GIVEN PROBLEM: Each line that holds the word "bends" counts once. Give the total number of such lines and nothing else.

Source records
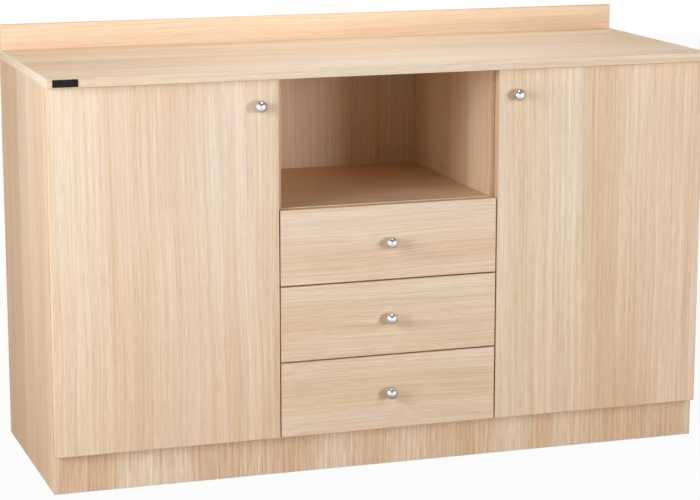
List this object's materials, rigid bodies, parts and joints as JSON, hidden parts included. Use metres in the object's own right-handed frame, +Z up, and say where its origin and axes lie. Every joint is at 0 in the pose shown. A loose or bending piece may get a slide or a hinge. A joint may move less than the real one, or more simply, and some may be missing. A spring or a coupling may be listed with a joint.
{
  "type": "waiter service station",
  "caption": "Freestanding wood-laminate service cabinet with hinged cupboard doors, an open niche, a stack of drawers, ball knobs and a low rear upstand.",
  "frame": {"origin": "on the floor, below the middle of the station's bounding box", "axes": "+X along the worktop to the right as seen from the front, -Y out of the front, +Z up"},
  "size_m": [1.4, 0.527, 0.89],
  "materials": {
    "oak_laminate": "satin wood-grain laminate",
    "oak_laminate_top": "satin wood-grain laminate",
    "drawer_box_board": "plain satin laminate",
    "hardboard": "plain matt",
    "beech_dowel": "fluted beech",
    "polished_chrome": "polished",
    "zinc_steel": "bright zinc",
    "nickel_steel": "nickel plated",
    "black_plate": "gloss",
    "clear_buffer": "soft"
  },
  "bodies": {
    "cabinet": {"blank_edge_plate": "black_plate", "bottom_panel": "oak_laminate", "cabinet_slide_members": "zinc_steel", "cam_fittings": "zinc_steel", "cupboard_shelves": "oak_laminate", "door_buffers": "clear_buffer", "hinge_arms": "nickel_steel", "hinge_mounting_plates": "nickel_steel", "left_back_panel": "oak_laminate", "left_divider": "oak_laminate", "left_side_panel": "oak_laminate", "niche_back_panel": "oak_laminate", "niche_shelf": "oak_laminate", "plinth_board": "oak_laminate", "plinth_cross_supports": "oak_laminate", "rear_plinth_board": "oak_laminate", "right_back_panel": "oak_laminate", "right_divider": "oak_laminate", "right_side_panel": "oak_laminate", "shelf_pins": "zinc_steel", "upstand": "oak_laminate_top", "wooden_dowels": "beech_dowel", "worktop": "oak_laminate_top"},
    "left_hinge_links": {"left_door_hinge_links": "nickel_steel"},
    "left_door": {"left_door_panel": "oak_laminate", "left_door_knob": "polished_chrome", "left_door_hinge_cups": "nickel_steel", "left_door_screws": "zinc_steel"},
    "right_hinge_links": {"right_door_hinge_links": "nickel_steel"},
    "right_door": {"right_door_panel": "oak_laminate", "right_door_knob": "polished_chrome", "right_door_hinge_cups": "nickel_steel", "right_door_screws": "zinc_steel"},
    "lower_drawer_intermediates": {"lower_drawer_intermediate_members": "zinc_steel"},
    "lower_drawer": {"lower_drawer_back": "drawer_box_board", "lower_drawer_bottom": "hardboard", "lower_drawer_fixings": "zinc_steel", "lower_drawer_front": "oak_laminate", "lower_drawer_knob": "polished_chrome", "lower_drawer_left_side": "drawer_box_board", "lower_drawer_right_side": "drawer_box_board", "lower_drawer_slide_members": "zinc_steel"},
    "middle_drawer_intermediates": {"middle_drawer_intermediate_members": "zinc_steel"},
    "middle_drawer": {"middle_drawer_back": "drawer_box_board", "middle_drawer_bottom": "hardboard", "middle_drawer_fixings": "zinc_steel", "middle_drawer_front": "oak_laminate", "middle_drawer_knob": "polished_chrome", "middle_drawer_left_side": "drawer_box_board", "middle_drawer_right_side": "drawer_box_board", "middle_drawer_slide_members": "zinc_steel"},
    "upper_drawer_intermediates": {"upper_drawer_intermediate_members": "zinc_steel"},
    "upper_drawer": {"upper_drawer_back": "drawer_box_board", "upper_drawer_bottom": "hardboard", "upper_drawer_fixings": "zinc_steel", "upper_drawer_front": "oak_laminate", "upper_drawer_knob": "polished_chrome", "upper_drawer_left_side": "drawer_box_board", "upper_drawer_right_side": "drawer_box_board", "upper_drawer_slide_members": "zinc_steel"}
  },
  "joints": [
    {"name": "left_door_hinge", "type": "hinge", "parent": "left_hinge_links", "child": "left_door", "pos_m": [-0.6817, -0.2232, 0], "axis": [0, 0, -1], "range_deg": [0, 154.1]},
    {"name": "left_hinge_link_pivot", "type": "hinge", "parent": "cabinet", "child": "left_hinge_links", "pos_m": [-0.6624, -0.2282, 0], "axis": [0, 0, 1], "range_deg": [0, 54.1]},
    {"name": "right_door_hinge", "type": "hinge", "parent": "right_hinge_links", "child": "right_door", "pos_m": [0.6817, -0.2232, 0], "axis": [0, 0, 1], "range_deg": [0, 154.1]},
    {"name": "right_hinge_link_pivot", "type": "hinge", "parent": "cabinet", "child": "right_hinge_links", "pos_m": [0.6624, -0.2282, 0], "axis": [0, 0, -1], "range_deg": [0, 54.1]},
    {"name": "lower_drawer_slide", "type": "slide", "parent": "cabinet", "child": "lower_drawer", "axis": [0, -1, 0], "range_m": [0, 0.4]},
    {"name": "lower_drawer_intermediate_slide", "type": "slide", "parent": "cabinet", "child": "lower_drawer_intermediates", "axis": [0, -1, 0], "range_m": [0, 0.2]},
    {"name": "middle_drawer_slide", "type": "slide", "parent": "cabinet", "child": "middle_drawer", "axis": [0, -1, 0], "range_m": [0, 0.4]},
    {"name": "middle_drawer_intermediate_slide", "type": "slide", "parent": "cabinet", "child": "middle_drawer_intermediates", "axis": [0, -1, 0], "range_m": [0, 0.2]},
    {"name": "upper_drawer_slide", "type": "slide", "parent": "cabinet", "child": "upper_drawer", "axis": [0, -1, 0], "range_m": [0, 0.4]},
    {"name": "upper_drawer_intermediate_slide", "type": "slide", "parent": "cabinet", "child": "upper_drawer_intermediates", "axis": [0, -1, 0], "range_m": [0, 0.2]}
  ],
  "couplings": [
    {"joint": "left_hinge_link_pivot", "follows": "left_door_hinge", "ratio": 0.35107},
    {"joint": "right_hinge_link_pivot", "follows": "right_door_hinge", "ratio": 0.35107},
    {"joint": "lower_drawer_intermediate_slide", "follows": "lower_drawer_slide", "ratio": 0.5},
    {"joint": "middle_drawer_intermediate_slide", "follows": "middle_drawer_slide", "ratio": 0.5},
    {"joint": "upper_drawer_intermediate_slide", "follows": "upper_drawer_slide", "ratio": 0.5}
  ]
}
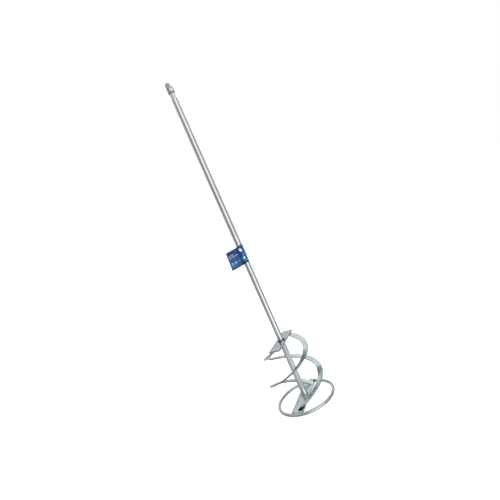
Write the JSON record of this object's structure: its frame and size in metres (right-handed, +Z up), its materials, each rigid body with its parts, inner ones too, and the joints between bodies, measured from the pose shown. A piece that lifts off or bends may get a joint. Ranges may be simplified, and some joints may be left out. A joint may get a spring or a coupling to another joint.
{
  "type": "mortar mixing paddle",
  "caption": "Long round shaft with a hexagonal shank, a welded head of crossbars, helical blades and a wire ring, a wrapped label and a push-on shank cap.",
  "frame": {"origin": "on the shaft's axis, level with the underside of the ring, which is what the paddle stands on", "axes": "+Z up the shaft towards the shank, +X along the lower crossbar"},
  "size_m": [0.1, 0.1, 0.5701],
  "materials": {
    "zinc_steel": "bright zinc plating, semi-gloss",
    "weld_metal": "dark scale over plated weld beads",
    "printed_label": "blue printed film, satin",
    "grey_plastic": "moulded grey plastic, satin"
  },
  "bodies": {
    "paddle": {"shaft": "zinc_steel", "lower_crossbar": "zinc_steel", "upper_crossbar": "zinc_steel", "bottom_ring": "zinc_steel", "ring_closing_weld": "weld_metal", "helical_blade_a": "zinc_steel", "helical_blade_b": "zinc_steel", "upper_hub_weld_top": "weld_metal", "upper_hub_weld_under": "weld_metal", "lower_hub_weld_top": "weld_metal", "lower_hub_weld_under": "weld_metal", "blade_a_top_weld": "weld_metal", "blade_b_top_weld": "weld_metal", "blade_a_foot_weld": "weld_metal", "blade_b_foot_weld": "weld_metal", "ring_weld_right": "weld_metal", "ring_weld_left": "weld_metal", "wrap_label": "printed_label"},
    "cap": {"shank_cap": "grey_plastic"}
  },
  "joints": [
    {"name": "cap_pull", "type": "slide", "parent": "paddle", "child": "cap", "axis": [0, 0, 1], "range_m": [0, 0.03]}
  ]
}
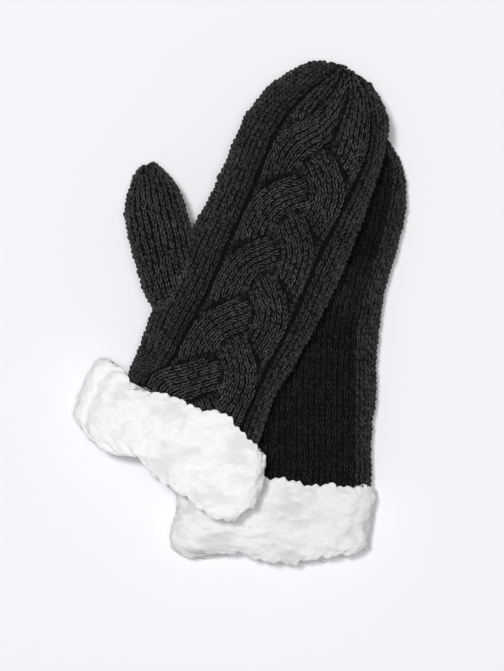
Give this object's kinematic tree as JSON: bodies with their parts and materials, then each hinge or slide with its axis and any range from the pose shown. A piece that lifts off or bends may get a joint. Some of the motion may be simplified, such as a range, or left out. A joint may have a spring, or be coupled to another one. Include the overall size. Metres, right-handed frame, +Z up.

RESPONSE TO THE EXERCISE: 2